Кашин уже предстал не мрачным. Люди спешили провести субботний вечер в немногих городских кафе. Под громкую музыку парни ухарски катали девчонок по городу. Решил ночевать в той самой гостинице. Пожилая маленькая коротковолосая женщина виновато вручила ключи, прибавив, что номер самый лучший. И обшарпанный коридор, и темный холл, и номер из 70-х с неудобной кроватью показались ностальгически уютными.
А на утро звонили колокола. Площадь в центре запрудили машины со всей округи. У старых кирпичных рядов зашумел воскресный торг. Люди приезжали семьями, гуляли среди полосатых палаток и «Газелей» с товарами. И я вспомнил улыбчивых ребят и девушек, которые накануне дружно и бодро убирали храм. Вспомнил парня в потертых «адидасах», романтично фотографирующего на старый телефон собор, залитый вечерним солнцем. Вспомнил музейщиц и их вдохновенные рассказы о людях и старине. России две: одна несчастна, безутешна в алкоголе и матерном угаре, другая — трудится, стремится, исповедует добро вопреки всей неустроенности.
На основных улицах лежал новый гладкий асфальт, сделана аккуратная набережная.

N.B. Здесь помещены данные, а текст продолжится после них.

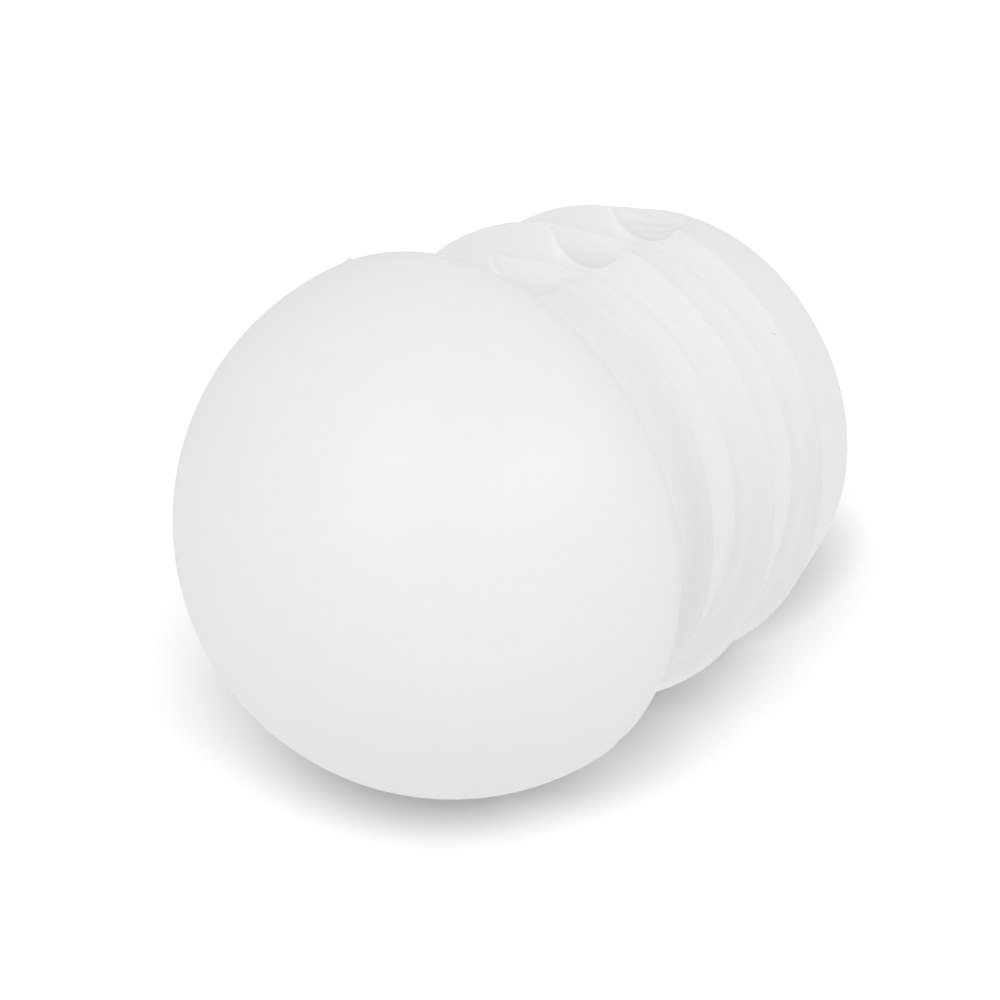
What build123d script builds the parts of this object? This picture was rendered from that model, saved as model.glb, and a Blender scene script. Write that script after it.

Деньги городу принесли торжества в честь 500-летия обретения мощей его знаменитого уроженца преподобного Макария Калязинского. Нельзя не заметить положительную роль местной епархии в социальном служении и сохранении исторической памяти, в том числе о тяжелых для города годах.
Я еще поездил по Кашину, побродил по берегам извилистой реки, игриво-холмистым, рассеченным оврагами и ручьями.
С легким сердцем выехал после в одну из заброшенных усадеб, которые раньше ожерельем обнимали город. Хотелось согреться пустынной дорогой, спрятаться в осеннем уединении. Солнце сквозило сквозь тонкое стекло незримых облаков, и вновь вдоль пустой дороги мелко дрожали золотые и бронзовые придорожные рощи.